## GOAL OF THE EXERCISE
Your task is to quote the material that follows, in full and exactly.

## DATASET CONTENT
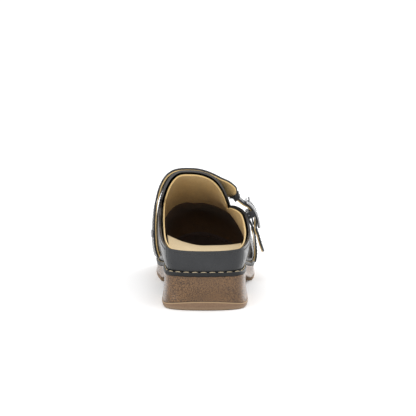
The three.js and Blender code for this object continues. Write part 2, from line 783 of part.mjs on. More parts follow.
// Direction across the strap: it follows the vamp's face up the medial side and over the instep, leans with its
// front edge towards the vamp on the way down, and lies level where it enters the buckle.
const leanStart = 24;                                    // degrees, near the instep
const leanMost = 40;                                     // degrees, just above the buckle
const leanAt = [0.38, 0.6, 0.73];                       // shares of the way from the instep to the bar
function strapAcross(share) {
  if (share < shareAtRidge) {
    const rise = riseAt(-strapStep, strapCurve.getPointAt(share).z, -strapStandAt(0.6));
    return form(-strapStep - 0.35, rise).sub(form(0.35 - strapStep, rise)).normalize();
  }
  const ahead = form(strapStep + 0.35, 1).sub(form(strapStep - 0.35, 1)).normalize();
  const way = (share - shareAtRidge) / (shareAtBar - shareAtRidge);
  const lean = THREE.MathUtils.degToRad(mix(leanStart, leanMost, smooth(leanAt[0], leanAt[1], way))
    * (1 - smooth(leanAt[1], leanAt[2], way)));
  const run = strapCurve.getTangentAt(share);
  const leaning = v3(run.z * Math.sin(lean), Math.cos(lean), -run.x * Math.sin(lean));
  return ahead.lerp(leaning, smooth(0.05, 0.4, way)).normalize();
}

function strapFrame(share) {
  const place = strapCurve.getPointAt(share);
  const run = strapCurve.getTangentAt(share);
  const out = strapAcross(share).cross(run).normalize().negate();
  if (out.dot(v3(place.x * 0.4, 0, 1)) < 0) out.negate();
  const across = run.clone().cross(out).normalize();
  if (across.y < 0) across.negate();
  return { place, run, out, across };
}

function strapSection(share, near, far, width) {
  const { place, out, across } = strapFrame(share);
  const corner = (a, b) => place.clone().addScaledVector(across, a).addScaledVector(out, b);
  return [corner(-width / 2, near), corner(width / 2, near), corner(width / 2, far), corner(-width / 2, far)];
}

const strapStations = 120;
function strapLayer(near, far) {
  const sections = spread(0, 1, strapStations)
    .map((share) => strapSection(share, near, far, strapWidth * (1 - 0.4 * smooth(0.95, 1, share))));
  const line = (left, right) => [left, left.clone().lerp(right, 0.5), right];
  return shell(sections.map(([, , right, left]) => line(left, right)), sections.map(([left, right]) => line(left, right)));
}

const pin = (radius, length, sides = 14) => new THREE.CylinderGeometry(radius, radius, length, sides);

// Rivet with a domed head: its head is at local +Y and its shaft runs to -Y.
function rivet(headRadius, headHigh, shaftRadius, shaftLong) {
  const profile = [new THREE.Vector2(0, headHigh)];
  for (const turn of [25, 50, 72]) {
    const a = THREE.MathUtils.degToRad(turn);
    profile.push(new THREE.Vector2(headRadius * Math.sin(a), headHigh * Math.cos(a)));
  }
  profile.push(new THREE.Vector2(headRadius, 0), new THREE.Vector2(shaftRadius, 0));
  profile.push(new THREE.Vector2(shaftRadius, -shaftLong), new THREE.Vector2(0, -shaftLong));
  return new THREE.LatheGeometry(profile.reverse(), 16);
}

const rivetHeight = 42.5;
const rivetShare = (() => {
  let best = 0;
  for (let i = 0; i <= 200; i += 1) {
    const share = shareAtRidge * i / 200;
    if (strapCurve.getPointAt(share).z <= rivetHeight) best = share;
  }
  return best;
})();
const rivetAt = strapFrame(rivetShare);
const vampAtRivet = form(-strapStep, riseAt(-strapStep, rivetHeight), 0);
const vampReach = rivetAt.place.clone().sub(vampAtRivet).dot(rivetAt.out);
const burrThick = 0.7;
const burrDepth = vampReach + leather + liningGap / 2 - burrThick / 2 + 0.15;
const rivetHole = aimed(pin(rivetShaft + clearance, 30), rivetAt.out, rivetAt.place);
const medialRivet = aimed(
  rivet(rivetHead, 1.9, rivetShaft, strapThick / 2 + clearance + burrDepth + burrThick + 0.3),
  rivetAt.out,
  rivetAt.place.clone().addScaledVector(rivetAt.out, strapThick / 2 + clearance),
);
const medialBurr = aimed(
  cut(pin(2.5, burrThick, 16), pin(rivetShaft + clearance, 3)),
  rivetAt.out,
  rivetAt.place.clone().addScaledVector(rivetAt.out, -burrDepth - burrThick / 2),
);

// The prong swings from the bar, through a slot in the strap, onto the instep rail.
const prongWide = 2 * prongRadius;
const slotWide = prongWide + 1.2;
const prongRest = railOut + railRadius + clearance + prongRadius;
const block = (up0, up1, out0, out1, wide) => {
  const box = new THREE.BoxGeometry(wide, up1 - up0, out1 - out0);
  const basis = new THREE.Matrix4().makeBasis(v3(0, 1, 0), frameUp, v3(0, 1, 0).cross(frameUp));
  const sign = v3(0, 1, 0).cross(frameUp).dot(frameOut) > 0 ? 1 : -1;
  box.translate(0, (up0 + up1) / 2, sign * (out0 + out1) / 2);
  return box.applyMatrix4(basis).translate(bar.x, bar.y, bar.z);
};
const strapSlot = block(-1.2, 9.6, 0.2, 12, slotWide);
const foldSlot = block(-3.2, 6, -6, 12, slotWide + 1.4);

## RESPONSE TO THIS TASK
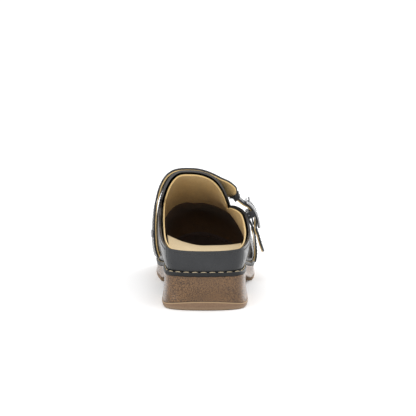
The three.js and Blender code for this object continues. Write part 2, from line 783 of part.mjs on. More parts follow.
// Direction across the strap: it follows the vamp's face up the medial side and over the instep, leans with its
// front edge towards the vamp on the way down, and lies level where it enters the buckle.
const leanStart = 24;                                    // degrees, near the instep
const leanMost = 40;                                     // degrees, just above the buckle
const leanAt = [0.38, 0.6, 0.73];                       // shares of the way from the instep to the bar
function strapAcross(share) {
  if (share < shareAtRidge) {
    const rise = riseAt(-strapStep, strapCurve.getPointAt(share).z, -strapStandAt(0.6));
    return form(-strapStep - 0.35, rise).sub(form(0.35 - strapStep, rise)).normalize();
  }
  const ahead = form(strapStep + 0.35, 1).sub(form(strapStep - 0.35, 1)).normalize();
  const way = (share - shareAtRidge) / (shareAtBar - shareAtRidge);
  const lean = THREE.MathUtils.degToRad(mix(leanStart, leanMost, smooth(leanAt[0], leanAt[1], way))
    * (1 - smooth(leanAt[1], leanAt[2], way)));
  const run = strapCurve.getTangentAt(share);
  const leaning = v3(run.z * Math.sin(lean), Math.cos(lean), -run.x * Math.sin(lean));
  return ahead.lerp(leaning, smooth(0.05, 0.4, way)).normalize();
}

function strapFrame(share) {
  const place = strapCurve.getPointAt(share);
  const run = strapCurve.getTangentAt(share);
  const out = strapAcross(share).cross(run).normalize().negate();
  if (out.dot(v3(place.x * 0.4, 0, 1)) < 0) out.negate();
  const across = run.clone().cross(out).normalize();
  if (across.y < 0) across.negate();
  return { place, run, out, across };
}

function strapSection(share, near, far, width) {
  const { place, out, across } = strapFrame(share);
  const corner = (a, b) => place.clone().addScaledVector(across, a).addScaledVector(out, b);
  return [corner(-width / 2, near), corner(width / 2, near), corner(width / 2, far), corner(-width / 2, far)];
}

const strapStations = 120;
function strapLayer(near, far) {
  const sections = spread(0, 1, strapStations)
    .map((share) => strapSection(share, near, far, strapWidth * (1 - 0.4 * smooth(0.95, 1, share))));
  const line = (left, right) => [left, left.clone().lerp(right, 0.5), right];
  return shell(sections.map(([, , right, left]) => line(left, right)), sections.map(([left, right]) => line(left, right)));
}

const pin = (radius, length, sides = 14) => new THREE.CylinderGeometry(radius, radius, length, sides);

// Rivet with a domed head: its head is at local +Y and its shaft runs to -Y.
function rivet(headRadius, headHigh, shaftRadius, shaftLong) {
  const profile = [new THREE.Vector2(0, headHigh)];
  for (const turn of [25, 50, 72]) {
    const a = THREE.MathUtils.degToRad(turn);
    profile.push(new THREE.Vector2(headRadius * Math.sin(a), headHigh * Math.cos(a)));
  }
  profile.push(new THREE.Vector2(headRadius, 0), new THREE.Vector2(shaftRadius, 0));
  profile.push(new THREE.Vector2(shaftRadius, -shaftLong), new THREE.Vector2(0, -shaftLong));
  return new THREE.LatheGeometry(profile.reverse(), 16);
}

const rivetHeight = 42.5;
const rivetShare = (() => {
  let best = 0;
  for (let i = 0; i <= 200; i += 1) {
    const share = shareAtRidge * i / 200;
    if (strapCurve.getPointAt(share).z <= rivetHeight) best = share;
  }
  return best;
})();
const rivetAt = strapFrame(rivetShare);
const vampAtRivet = form(-strapStep, riseAt(-strapStep, rivetHeight), 0);
const vampReach = rivetAt.place.clone().sub(vampAtRivet).dot(rivetAt.out);
const burrThick = 0.7;
const burrDepth = vampReach + leather + liningGap / 2 - burrThick / 2 + 0.15;
const rivetHole = aimed(pin(rivetShaft + clearance, 30), rivetAt.out, rivetAt.place);
const medialRivet = aimed(
  rivet(rivetHead, 1.9, rivetShaft, strapThick / 2 + clearance + burrDepth + burrThick + 0.3),
  rivetAt.out,
  rivetAt.place.clone().addScaledVector(rivetAt.out, strapThick / 2 + clearance),
);
const medialBurr = aimed(
  cut(pin(2.5, burrThick, 16), pin(rivetShaft + clearance, 3)),
  rivetAt.out,
  rivetAt.place.clone().addScaledVector(rivetAt.out, -burrDepth - burrThick / 2),
);

// The prong swings from the bar, through a slot in the strap, onto the instep rail.
const prongWide = 2 * prongRadius;
const slotWide = prongWide + 1.2;
const prongRest = railOut + railRadius + clearance + prongRadius;
const block = (up0, up1, out0, out1, wide) => {
  const box = new THREE.BoxGeometry(wide, up1 - up0, out1 - out0);
  const basis = new THREE.Matrix4().makeBasis(v3(0, 1, 0), frameUp, v3(0, 1, 0).cross(frameUp));
  const sign = v3(0, 1, 0).cross(frameUp).dot(frameOut) > 0 ? 1 : -1;
  box.translate(0, (up0 + up1) / 2, sign * (out0 + out1) / 2);
  return box.applyMatrix4(basis).translate(bar.x, bar.y, bar.z);
};
const strapSlot = block(-1.2, 9.6, 0.2, 12, slotWide);
const foldSlot = block(-3.2, 6, -6, 12, slotWide + 1.4);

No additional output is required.